• _Work instructions_
Would you quote the material below in full and unchanged?
..........
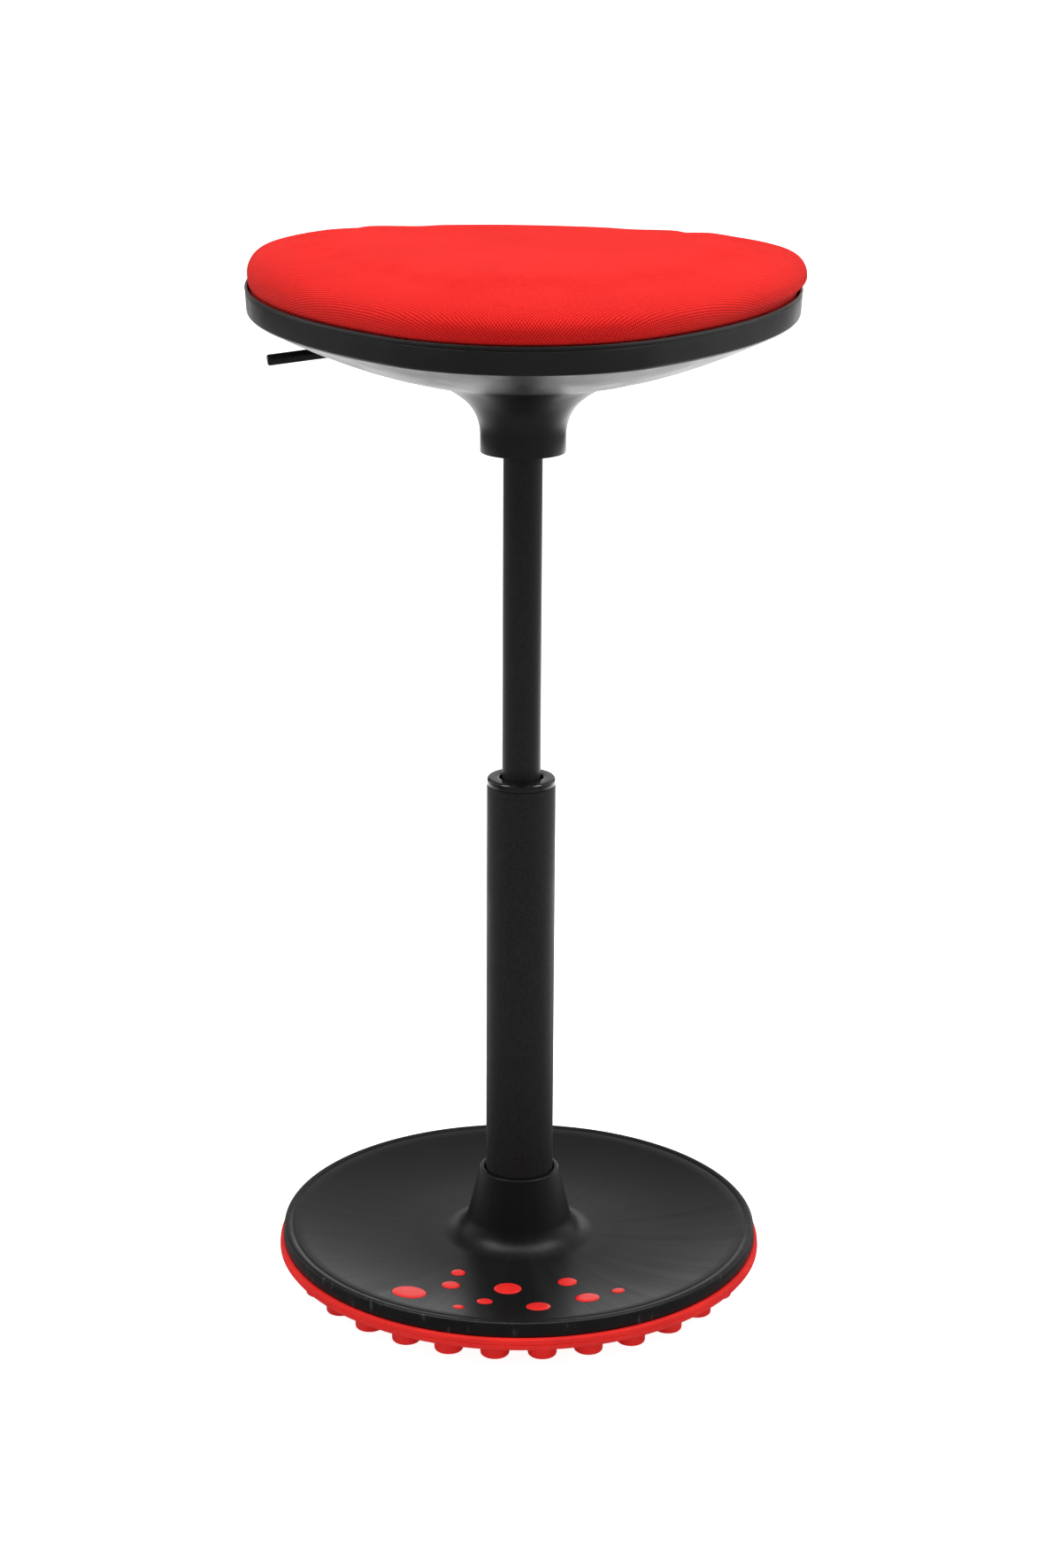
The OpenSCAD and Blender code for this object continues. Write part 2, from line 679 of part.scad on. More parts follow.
// Split washer in the rod's groove, under the column's foot
module rod_clip() {
    color("#8d9094") difference() {
        tube(rod_foot_d / 2 - 0.5 + fit, rod_foot_d / 2 + 4, clip_z, clip_z + clip_t);
        translate([0, -1.5, clip_z - 1]) cube([20, 3, clip_t + 2]);
    }
}

// Gas tube: straight shaft, tapered top that wedges into the bracket
module pressure_tube() {
    w = gas_wall;
    color("#303234") rotate_extrude() polygon([
        [gas_r - w, gas_foot_z], [gas_r - 0.6, gas_foot_z], [gas_r, gas_foot_z + 0.8],
        [gas_r, gas_taper_z], [gas_tip_r, gas_top_z], [valve_body_r, gas_top_z],
        [valve_body_r, valve_body_z], [gas_r - w, valve_body_z]]);
}

module inner_cylinder() {
    color("#b9bcc0") tube(cylinder_bore / 2, cylinder_r, inner_z, valve_body_z);
}

// Seal and guide of the rod in the foot of the gas tube
module rod_guide() {
    color("#4a4a4a") tube(rod_d / 2 + run, gas_r - gas_wall - fit, gas_foot_z, inner_z);
}

module valve_body() {
    r = valve_pin_d / 2 + run;
    color("#a9acb0") difference() {
        translate([0, 0, valve_body_z]) cylinder(r = valve_body_r - fit, h = gas_top_z - valve_body_z);
        translate([0, 0, valve_pin_top - valve_pin_l - valve_travel - 1]) cylinder(r = r, h = 60);
    }
}

module valve_pin() {
    color("#c9ccd0") translate([0, 0, valve_pin_top - valve_pin_l])
        cylinder(d = valve_pin_d, h = valve_pin_l);
}

// Pressed plate with a welded taper housing and the lever's two ears
module seat_bracket() {
    ear_y = rocker_w / 2 + ear_gap;
    bore_r = gas_r + fit;
    color("#3c3f42") difference() {
        union() {
            translate([-plate_l / 2, -plate_w / 2, bracket_z]) cube([plate_l, plate_w, plate_t]);
            translate([0, 0, gas_taper_z]) cylinder(r = housing_r, h = bracket_z - gas_taper_z + 1);
            rotate([0, 0, lever_turn]) for (s = [-1, 1])
                translate([-lever_arm - 8, s * (ear_y + ear_t / 2) - ear_t / 2, pivot_z - 8])
                    cube([16, ear_t, bracket_z - pivot_z + 9]);
        }
        translate([0, 0, gas_taper_z - 0.01])
            cylinder(r1 = bore_r, r2 = gas_tip_r + fit, h = gas_top_z - gas_taper_z + 0.02);
        translate([0, 0, gas_top_z]) cylinder(r = chamber_r, h = bracket_z - gas_top_z);
        rotate([0, 0, lever_turn]) {
            translate([-housing_r - 2, -ear_y, gas_top_z])
                cube([housing_r + 2, 2 * ear_y, bracket_z - gas_top_z]);
            translate([-lever_arm, 30, pivot_z]) rotate([90, 0, 0])
                cylinder(r = pivot_d / 2 + fit, h = 60);
        }
        for (x = [-1, 1], y = [-1, 1])
            translate([x * bolt_x / 2, y * bolt_y / 2, bracket_z - 1])
                cylinder(r = bolt_d / 2 + fit, h = plate_t + 2);
    }
}

// Four bolts up through the bracket into the board
module bracket_bolts() {
    color("#8d9094") for (x = [-1, 1], y = [-1, 1])
        translate([x * bolt_x / 2, y * bolt_y / 2, 0]) {
            translate([0, 0, bracket_z - 4]) cylinder(d = 1.85 * bolt_d, h = 4, $fn = 6);
            translate([0, 0, bracket_z - 0.1]) cylinder(d = bolt_d, h = plate_t + board_t - 0.9);
        }
}

// Flanged nuts let into the top of the board
module tee_nuts() {
    color("#a9acb0") for (x = [-1, 1], y = [-1, 1])
        translate([x * bolt_x / 2, y * bolt_y / 2, 0]) difference() {
            union() {
                translate([0, 0, foam_z - 1.5]) cylinder(d = 3 * bolt_d, h = 1.5);
                translate([0, 0, board_z + 0.5]) cylinder(d = bolt_d + 3, h = board_t - 1);
            }
            translate([0, 0, board_z]) cylinder(r = bolt_d / 2 + fit, h = board_t + 1);
        }
}

module pivot_pin() {
    l = rocker_w + 2 * (ear_gap + ear_t) + 1;
    color("#c9ccd0") rotate([0, 0, lever_turn]) translate([-lever_arm, l / 2, pivot_z])
        rotate([90, 0, 0]) cylinder(d = pivot_d, h = l);
}

// Steel rocker: barrel for the rod, pivot eye and the nose over the valve pin
module lever_rocker() {
    dir = (lever_bend - lever_in) / norm(lever_bend - lever_in);
    w = rocker_w;
    arm_h = 7;
    color("#6b6e72") difference() {
        union() {
            bar(lever_in - 2 * dir, lever_in + barrel_l * dir, lever_d / 2 + 2.5);
            rotate([0, 0, lever_turn]) {
                translate([-lever_arm, w / 2, pivot_z]) rotate([90, 0, 0]) cylinder(r = 6, h = w);
                translate([-lever_in_r, -w / 2, pivot_z - arm_h / 2]) cube([lever_in_r, w, arm_h]);
                translate([0, w / 2, pivot_z]) rotate([90, 0, 0]) cylinder(r = nose_tip_r, h = w);
            }
        }
        bar(lever_in, lever_in + (barrel_l + 5) * dir, lever_d / 2 + fit);
        rotate([0, 0, lever_turn]) translate([-lever_arm, 30, pivot_z]) rotate([90, 0, 0])
            cylinder(r = pivot_d / 2 + run, h = 60);
    }
}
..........
• _Result for this task_
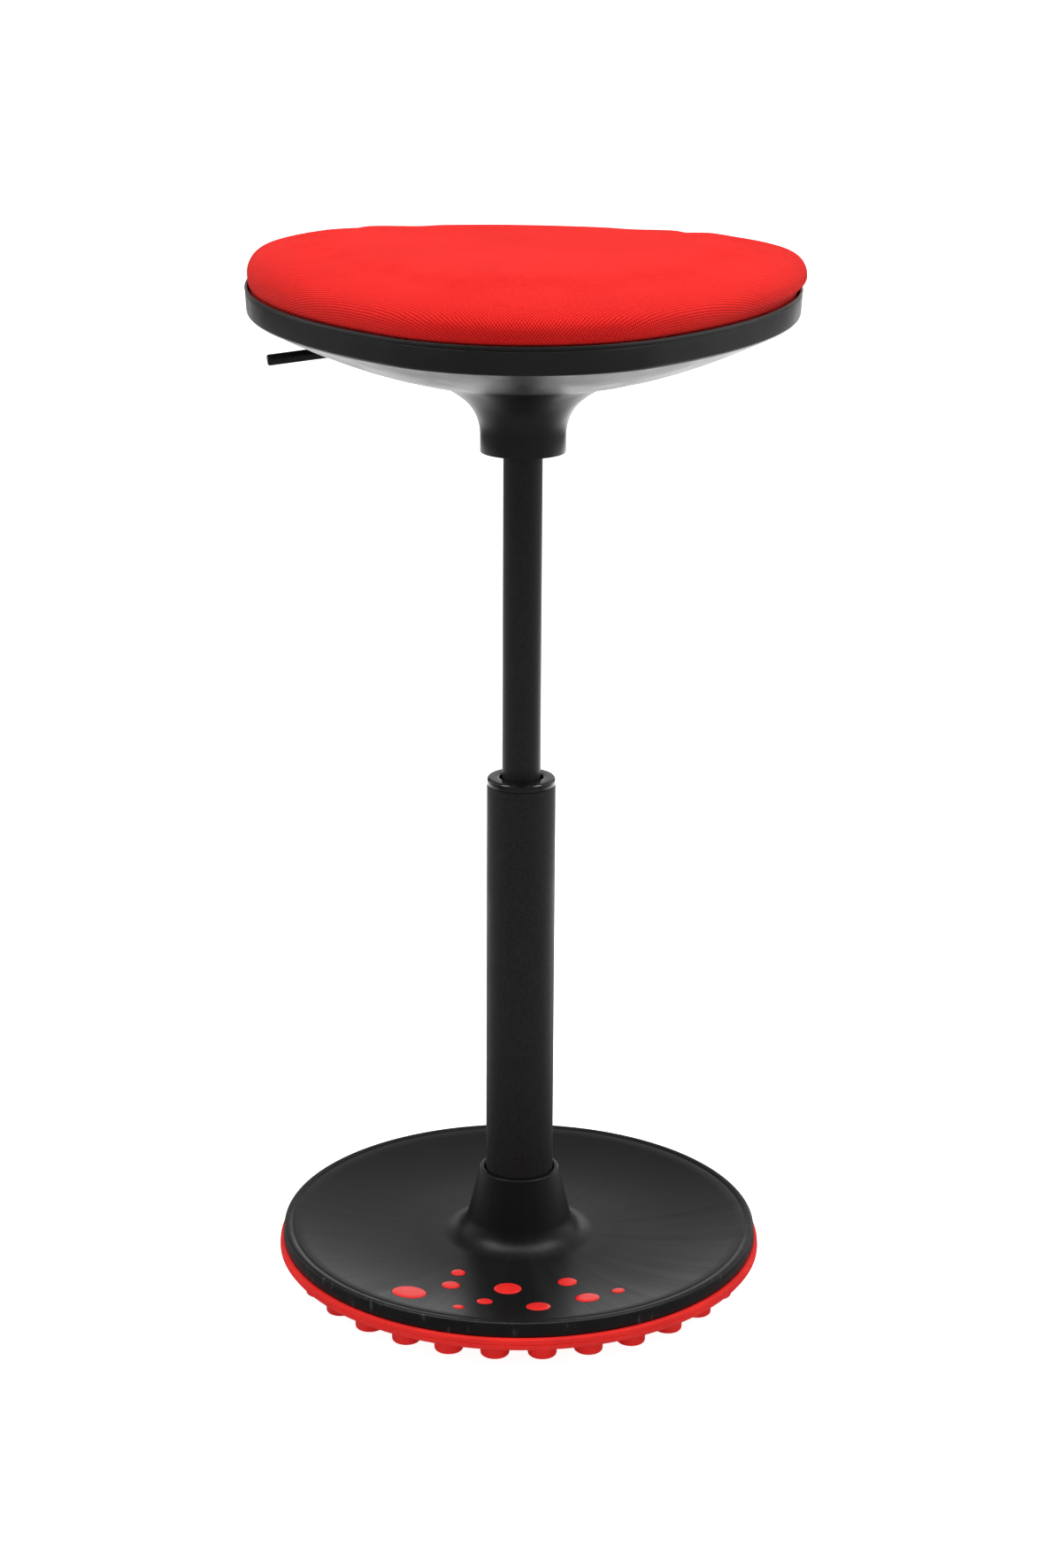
The OpenSCAD and Blender code for this object continues. Write part 2, from line 679 of part.scad on. More parts follow.
// Split washer in the rod's groove, under the column's foot
module rod_clip() {
    color("#8d9094") difference() {
        tube(rod_foot_d / 2 - 0.5 + fit, rod_foot_d / 2 + 4, clip_z, clip_z + clip_t);
        translate([0, -1.5, clip_z - 1]) cube([20, 3, clip_t + 2]);
    }
}

// Gas tube: straight shaft, tapered top that wedges into the bracket
module pressure_tube() {
    w = gas_wall;
    color("#303234") rotate_extrude() polygon([
        [gas_r - w, gas_foot_z], [gas_r - 0.6, gas_foot_z], [gas_r, gas_foot_z + 0.8],
        [gas_r, gas_taper_z], [gas_tip_r, gas_top_z], [valve_body_r, gas_top_z],
        [valve_body_r, valve_body_z], [gas_r - w, valve_body_z]]);
}

module inner_cylinder() {
    color("#b9bcc0") tube(cylinder_bore / 2, cylinder_r, inner_z, valve_body_z);
}

// Seal and guide of the rod in the foot of the gas tube
module rod_guide() {
    color("#4a4a4a") tube(rod_d / 2 + run, gas_r - gas_wall - fit, gas_foot_z, inner_z);
}

module valve_body() {
    r = valve_pin_d / 2 + run;
    color("#a9acb0") difference() {
        translate([0, 0, valve_body_z]) cylinder(r = valve_body_r - fit, h = gas_top_z - valve_body_z);
        translate([0, 0, valve_pin_top - valve_pin_l - valve_travel - 1]) cylinder(r = r, h = 60);
    }
}

module valve_pin() {
    color("#c9ccd0") translate([0, 0, valve_pin_top - valve_pin_l])
        cylinder(d = valve_pin_d, h = valve_pin_l);
}

// Pressed plate with a welded taper housing and the lever's two ears
module seat_bracket() {
    ear_y = rocker_w / 2 + ear_gap;
    bore_r = gas_r + fit;
    color("#3c3f42") difference() {
        union() {
            translate([-plate_l / 2, -plate_w / 2, bracket_z]) cube([plate_l, plate_w, plate_t]);
            translate([0, 0, gas_taper_z]) cylinder(r = housing_r, h = bracket_z - gas_taper_z + 1);
            rotate([0, 0, lever_turn]) for (s = [-1, 1])
                translate([-lever_arm - 8, s * (ear_y + ear_t / 2) - ear_t / 2, pivot_z - 8])
                    cube([16, ear_t, bracket_z - pivot_z + 9]);
        }
        translate([0, 0, gas_taper_z - 0.01])
            cylinder(r1 = bore_r, r2 = gas_tip_r + fit, h = gas_top_z - gas_taper_z + 0.02);
        translate([0, 0, gas_top_z]) cylinder(r = chamber_r, h = bracket_z - gas_top_z);
        rotate([0, 0, lever_turn]) {
            translate([-housing_r - 2, -ear_y, gas_top_z])
                cube([housing_r + 2, 2 * ear_y, bracket_z - gas_top_z]);
            translate([-lever_arm, 30, pivot_z]) rotate([90, 0, 0])
                cylinder(r = pivot_d / 2 + fit, h = 60);
        }
        for (x = [-1, 1], y = [-1, 1])
            translate([x * bolt_x / 2, y * bolt_y / 2, bracket_z - 1])
                cylinder(r = bolt_d / 2 + fit, h = plate_t + 2);
    }
}

// Four bolts up through the bracket into the board
module bracket_bolts() {
    color("#8d9094") for (x = [-1, 1], y = [-1, 1])
        translate([x * bolt_x / 2, y * bolt_y / 2, 0]) {
            translate([0, 0, bracket_z - 4]) cylinder(d = 1.85 * bolt_d, h = 4, $fn = 6);
            translate([0, 0, bracket_z - 0.1]) cylinder(d = bolt_d, h = plate_t + board_t - 0.9);
        }
}

// Flanged nuts let into the top of the board
module tee_nuts() {
    color("#a9acb0") for (x = [-1, 1], y = [-1, 1])
        translate([x * bolt_x / 2, y * bolt_y / 2, 0]) difference() {
            union() {
                translate([0, 0, foam_z - 1.5]) cylinder(d = 3 * bolt_d, h = 1.5);
                translate([0, 0, board_z + 0.5]) cylinder(d = bolt_d + 3, h = board_t - 1);
            }
            translate([0, 0, board_z]) cylinder(r = bolt_d / 2 + fit, h = board_t + 1);
        }
}

module pivot_pin() {
    l = rocker_w + 2 * (ear_gap + ear_t) + 1;
    color("#c9ccd0") rotate([0, 0, lever_turn]) translate([-lever_arm, l / 2, pivot_z])
        rotate([90, 0, 0]) cylinder(d = pivot_d, h = l);
}

// Steel rocker: barrel for the rod, pivot eye and the nose over the valve pin
module lever_rocker() {
    dir = (lever_bend - lever_in) / norm(lever_bend - lever_in);
    w = rocker_w;
    arm_h = 7;
    color("#6b6e72") difference() {
        union() {
            bar(lever_in - 2 * dir, lever_in + barrel_l * dir, lever_d / 2 + 2.5);
            rotate([0, 0, lever_turn]) {
                translate([-lever_arm, w / 2, pivot_z]) rotate([90, 0, 0]) cylinder(r = 6, h = w);
                translate([-lever_in_r, -w / 2, pivot_z - arm_h / 2]) cube([lever_in_r, w, arm_h]);
                translate([0, w / 2, pivot_z]) rotate([90, 0, 0]) cylinder(r = nose_tip_r, h = w);
            }
        }
        bar(lever_in, lever_in + (barrel_l + 5) * dir, lever_d / 2 + fit);
        rotate([0, 0, lever_turn]) translate([-lever_arm, 30, pivot_z]) rotate([90, 0, 0])
            cylinder(r = pivot_d / 2 + run, h = 60);
    }
}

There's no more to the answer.